Extra tuition robs learners of freedom to be children

  Share Bookmark Print Rating

Posted  Saturday, August 4  2012 at  17:08
SHARE THIS STORY

Last week, the minister for Education, Mr Mutula Kilonzo, opposed extra tuition that has come to define the teaching and learning process under the 8-4-4 system of education.

What perhaps the public doesn’t know is that the Basic Education Bill, 2012, which is about to be presented in Parliament for deliberation and enactment, outlaws extra tuition because it will be illegal for schools to impose any charge or sent away any student for not having paid for extra tuition.

The educational fraternity had better take the minister seriously this time round.

Some of the schools have brazenly imposed astronomical charges for holiday tuition in contravention of a ministry of Education circular in 2008 banning holiday tuition/or charges.

They must now take the ministry’s policy position on this issue more seriously in view of the penalties that are likely to be imposed upon those who violate the envisaged law.

Extra tuition after hours and or holiday tuition may serve a purpose when a school targets weak students who need remedial teaching and/or learning. Or it may make sense for examination candidates to allow them to revise undistracted by noise associated with many homes.

However, this is not the case in many a school across the length and breadth of this country.

School authorities attributed the provision of tuition outside the school calendar or outside official teaching hours to the heavy workload that the curriculum occasioned.

The ministry of Education has, over the years, trimmed the primary and secondary curriculum to a level where extra tuition – whatever hour it is administered – has become questionable.

Extra/holiday tuition is based on a system of education that turns students either into robots or passive learners.

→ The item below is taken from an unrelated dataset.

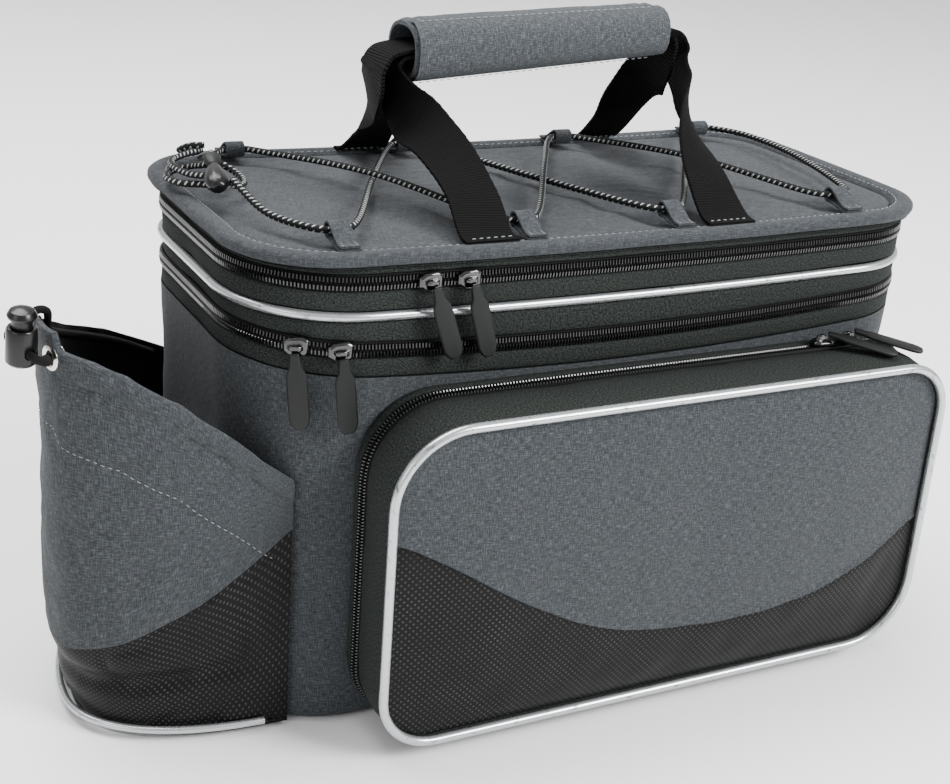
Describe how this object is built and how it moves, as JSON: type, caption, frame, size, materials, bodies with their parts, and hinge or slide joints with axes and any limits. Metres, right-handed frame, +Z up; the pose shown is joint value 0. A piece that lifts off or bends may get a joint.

This kind of education cannot produce the learning and thinking nation that the government wants to transform the citizens into so that they can forge a stable and cohesive nation and also provide the necessary human capital for the realisation of Vision 2030.

The country needs to produce people who can think for themselves as citizens, as skilled people in an area of knowledge, and as researchers. Educationists should not see the minds of students as empty vessels into which knowledge is poured from January to December.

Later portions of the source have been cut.